For instance, if a media vendor submits an invoice that exceeds a campaign’s allocated budget, the invoice-to-pay system can flag it for review before payment is processed.

 

  • Streamlining vendor payments for better relationships.  Timely payments are crucial for maintaining strong vendor relationships. Late or missed supplier payments can:
    • Disrupt ad placements and campaign timelines.
    • Result in vendors charging late fees or demanding upfront payments.
    • Create unnecessary friction in negotiations.

 

  • Invoice-to-pay automation helps agencies:
    • Schedule payments automatically, based on due dates and cash flow.
    • Send digital payments quickly and securely and with complete tracking.
    • Provide vendors with self-service portals to check payment status.

By paying vendors on time and with fewer errors, agencies can build stronger partnerships.

 

  • Reducing processing costs and minimizing errors. Manual invoice and payment processing is costly – not just in terms of labor hours but also in terms of errors that can lead to duplicate payments or compliance issues. Invoice-to-pay automation:
    • Reduces the cost of processing each payment by eliminating manual tasks.
    • Minimizes the risk of costly mistakes, such as paying an incorrect amount.
    • Improves efficiency, allowing finance teams to focus on high-value activities.

For example, an automated system can generate payments with just a few clicks.

By streamlining invoice processing and payments, invoice-to-pay automation empowers agencies to take full control of their financial operations.
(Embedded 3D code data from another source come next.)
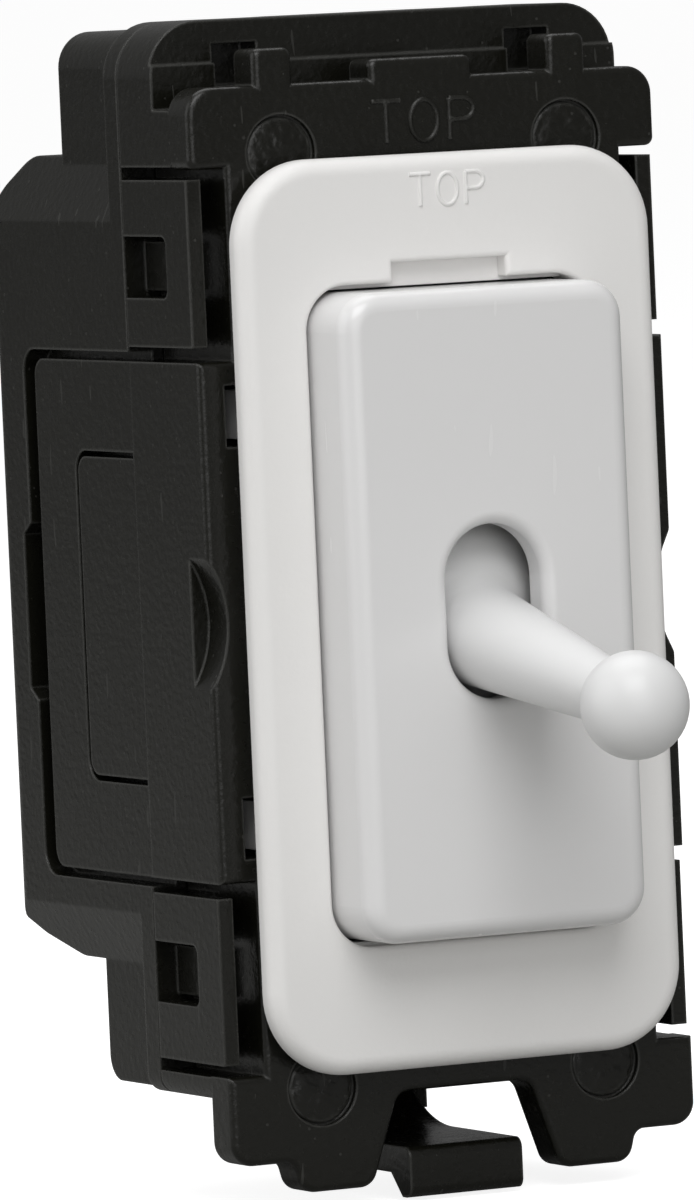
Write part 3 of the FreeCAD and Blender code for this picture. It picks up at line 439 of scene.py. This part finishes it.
FINISHES: dict[Slot, Finish] = {
    Slot.BLACK: Finish("black_moulding_finish", (0.0048, 0.0048, 0.0032), (0.0072, 0.0070, 0.0048),
                       (0.16, 0.16, 0.15), 0.25, grain_cells=2900, grain_depth=0.055,
                       speck_amount=0.10, scratch_level=0.84, mark_strength=0.12,
                       wear_strength=0.42, wear_gaps=0.9, edge_radius=0.00018, specular=0.4),
    Slot.PLATE: Finish("white_plate_finish", (0.83, 0.82, 0.805), (0.86, 0.85, 0.84),
                       (0.88, 0.87, 0.86), 0.48, grain_cells=4200, grain_depth=0.02,
                       scratch_level=0.86),
    Slot.COVER: Finish("white_cover_finish", (0.775, 0.77, 0.77), (0.795, 0.79, 0.79),
                       (0.85, 0.85, 0.85), 0.22, grain_cells=900, grain_depth=0.002,
                       scratch_level=0.87, mark_strength=0.03, coat=0.2,
                       edge_radius=0.00005),
    Slot.LEVER: Finish("white_lever_finish", (0.76, 0.76, 0.76), (0.79, 0.79, 0.79),
                       (0.88, 0.88, 0.88), 0.36, grain_cells=2600, grain_depth=0.004,
                       scratch_level=0.86, edge_radius=0.00005),
    Slot.NYLON: Finish("nylon_finish", (0.72, 0.71, 0.66), (0.78, 0.77, 0.72), (0.85, 0.85, 0.82),
                       0.5, grain_depth=0.03, subsurface=0.15),
    Slot.STEEL: Finish("steel_finish", (0.42, 0.42, 0.43), (0.5, 0.5, 0.5), (0.7, 0.7, 0.7), 0.3,
                       metallic=1.0, grain_depth=0.01, scratch_level=0.66),
    Slot.SCREW: Finish("zinc_screw_finish", (0.50, 0.49, 0.44), (0.60, 0.58, 0.50),
                       (0.8, 0.8, 0.78), 0.33, metallic=1.0, grain_depth=0.015,
                       scratch_level=0.64),
    Slot.COPPER: Finish("copper_strip_finish", (0.62, 0.30, 0.17), (0.70, 0.38, 0.22),
                        (0.9, 0.6, 0.45), 0.34, metallic=1.0, grain_depth=0.01,
                        scratch_level=0.65),
    Slot.BRASS: Finish("brass_block_finish", (0.62, 0.46, 0.17), (0.70, 0.54, 0.24),
                       (0.9, 0.78, 0.5), 0.3, metallic=1.0, grain_depth=0.012, scratch_level=0.65),
    Slot.SILVER: Finish("silver_tip_finish", (0.72, 0.71, 0.68), (0.80, 0.79, 0.77),
                        (0.95, 0.95, 0.93), 0.28, metallic=1.0, grain_depth=0.01),
}


# Geometry helpers -----------------------------------------------------------------------------


class GeometryTree:
    """A Geometry Nodes tree with named inputs, applied once and turned into a plain mesh."""

    def __init__(self, name: str, inputs: dict[str, float | int]) -> None:
        """Start a tree with its group input and output.

        Args:
            name: the tree's name.
            inputs: each named number and its default.
        """
        self.tree = bpy.data.node_groups.new(name, "GeometryNodeTree")
        self.tree.interface.new_socket("Geometry", in_out="INPUT", socket_type="NodeSocketGeometry")
        self.identifiers: dict[str, str] = {}
        for label, default in inputs.items():
            kind = "NodeSocketInt" if isinstance(default, int) else "NodeSocketFloat"
            socket = self.tree.interface.new_socket(label, in_out="INPUT", socket_type=kind)
            socket.default_value = default
            self.identifiers[label] = socket.identifier
        surface = self.tree.interface.new_socket("Surface", in_out="INPUT",
                                                 socket_type="NodeSocketMaterial")
        self.identifiers["Surface"] = surface.identifier
        self.tree.interface.new_socket("Geometry", in_out="OUTPUT",
                                       socket_type="NodeSocketGeometry")
        self.start = self.add("NodeGroupInput")
        self.end = self.add("NodeGroupOutput")

    def add(self, kind: str, **links: object) -> bpy.types.Node:
        """Add a node and link or set its inputs by name.

        Args:
            kind: the node's type name.
            links: for each input, with underscores for spaces, a socket or a value.

        Returns:
            The new node.
        """
        node = self.tree.nodes.new(kind)
        for label, value in links.items():
            socket = node.inputs[label.replace("_", " ")]
            if isinstance(value, bpy.types.NodeSocket):
                self.tree.links.new(value, socket)
            else:
                socket.default_value = value
        return node

    def close(self, geometry: bpy.types.NodeSocket) -> None:
        """End the tree in Realize Instances and Set Material.

        Args:
            geometry: what the tree has made.
        """
        whole = self.add("GeometryNodeRealizeInstances", Geometry=geometry)
        dressed = self.add("GeometryNodeSetMaterial", Geometry=whole.outputs[0],
                           Material=self.start.outputs["Surface"])
        self.tree.links.new(dressed.outputs[0], self.end.inputs[0])

    def run(self, source: bpy.types.Object, values: dict[str, float | int],
            surface: bpy.types.Material) -> bpy.types.Mesh:
        """Evaluate the tree on an object and return the plain mesh.

        Args:
            source: the object that carries the tree's input geometry.
            values: values for the named inputs.
            surface: the material of the result.

        Returns:
            A mesh of its own, with no modifier left.
        """
        modifier = source.modifiers.new(self.tree.name, "NODES")
        modifier.node_group = self.tree
        for label, value in values.items():
            modifier[self.identifiers[label]] = value
        modifier[self.identifiers["Surface"]] = surface
        source.update_tag()
        bpy.context.view_layer.update()
        graph = bpy.context.evaluated_depsgraph_get()
        mesh = bpy.data.meshes.new_from_object(source.evaluated_get(graph), depsgraph=graph)
        source.modifiers.remove(modifier)
        return mesh


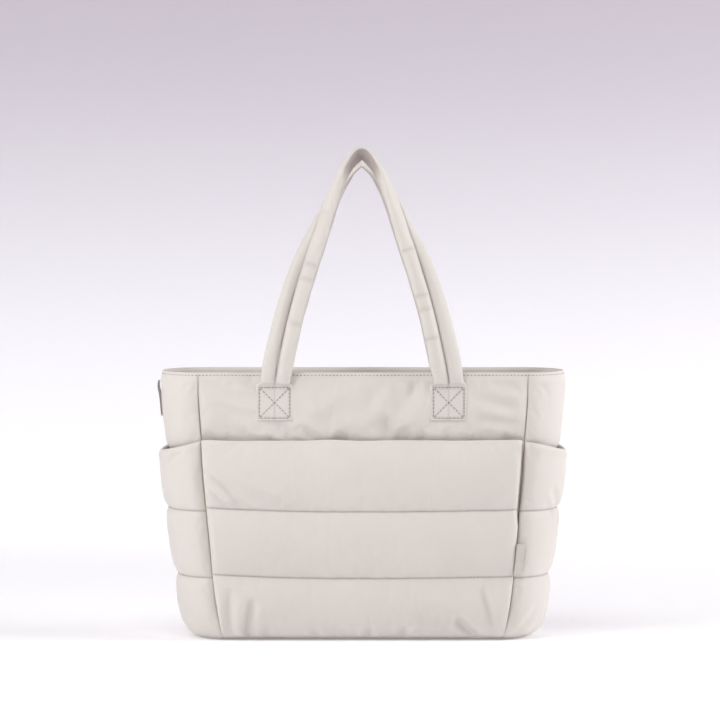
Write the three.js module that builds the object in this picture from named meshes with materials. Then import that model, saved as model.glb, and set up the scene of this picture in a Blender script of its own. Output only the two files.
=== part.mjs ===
import * as THREE from "three";

// Padded tote bag in millimetres, +Z up. The origin is the middle of the base and the front faces -Y.

// Body
const rimWidth = 440;
const baseWidth = 384;
const bodyHeight = 290;
const rimDepth = 112;
const baseDepth = 132;
const endReach = 39; // from a corner seam out to the tip of the rounded end
const wall = 4.5;
const baseRadius = 18; // the rounded edge round the base
const pieceGap = 0.3; // between pieces that are sewn together

// Quilting
const pocketHeight = 215; // the top of the front pocket, and of the channels at the back
const quiltThickness = 2.2; // a padded pocket's wall along its quilt lines
const frontPuff = 7;
const backPuff = 6;
const sidePuff = 3.5;
const sideBow = 0.65; // the share of a side pocket's puff that its inside follows outwards
const edgeRoll = 13; // the width over which a puffed piece rolls down to its seam
const lowRise = 42; // the height over which the lowest channel fills out
const foldDepth = 2.4;
const foldWidth = 7;

// Pockets
const frontSlot = 9; // the room behind the front pocket
const sideSlot = 5.2; // the room that a side pocket makes by standing out
const sideDent = 6; // the room that it makes by pressing the end of the body in
const sideDrop = 13; // how much lower a side pocket's hem is at the tip of the end

// Facing inside the rim
const facingDrop = 40;
const facingThickness = 2;

// Handles
const handleTop = 529; // the middle of the strap at its peak
const handleSpread = 94; // from the middle of the bag to the middle of a sewn end
const handleLean = 20; // from the middle of the bag to the strap at its peak
const handleDropBack = 5; // how much lower the back handle's peak is
const strapWidth = 34;
const strapThickness = 15;
const endWidth = 40;
const endHeight = 39;
const endThickness = 3;
const endBelowRim = 15;

// Tabs
const labelWidth = 9;
const labelHeight = 34;
const labelThickness = 1.2;
const labelGap = 0.8; // over the pocket's puffed surface
const tabWidth = 20;
const tabHeight = 38;
const tabThickness = 1.6;
const tabBulge = 3;
const tabBelowRim = 12;

// The body's outline at shares of its height: widening goes from the base's width to the rim's, narrowing
// from the base's depth to the rim's, and reach is a share of endReach.
const bodySections = [
  { height: 0, widening: 0, narrowing: 0, reach: 1.05 },
  { height: 0.145, widening: 0.15, narrowing: -0.25, reach: 0.96 },
  { height: 0.38, widening: 0.39, narrowing: -0.3, reach: 0.96 },
  { height: 0.62, widening: 0.63, narrowing: 0.2, reach: 0.96 },
  { height: 0.74, widening: 0.77, narrowing: 0.45, reach: 1.0 },
  { height: 0.89, widening: 0.925, narrowing: 0.76, reach: 1.03 },
  { height: 1, widening: 1, narrowing: 1, reach: 1.06 },
];

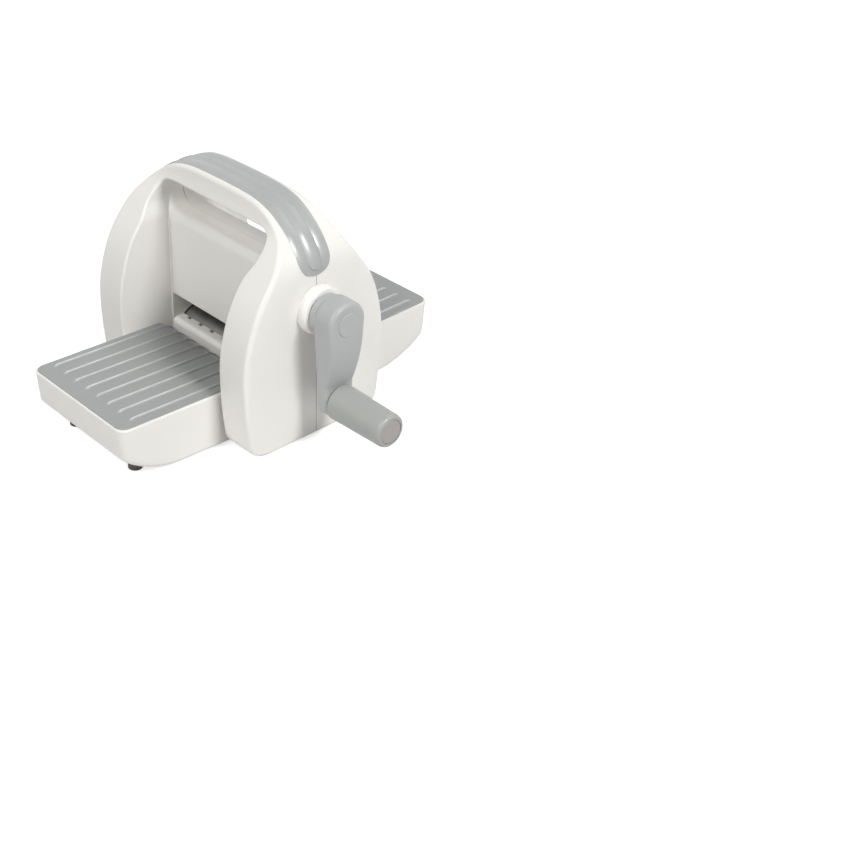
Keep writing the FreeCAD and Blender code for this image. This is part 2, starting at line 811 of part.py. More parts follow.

With improved visibility, greater accuracy, and stronger financial compliance, agencies can ensure that every dollar spent aligns with strategic goals.

 

Conclusion

Managing ad spending across multiple platforms is one of the biggest financial challenges media agencies face today. Without a centralized system, fragmented processes and manual workflows lead to inefficiencies, unnecessary costs, and limited financial visibility. Invoice-to-pay automation empowers finance leaders by consolidating financial workflows, providing real-time visibility into spend, and enforcing financial controls. By implementing the right automated solution, agencies can improve efficiency, strengthen vendor relationships, and gain better financial oversight.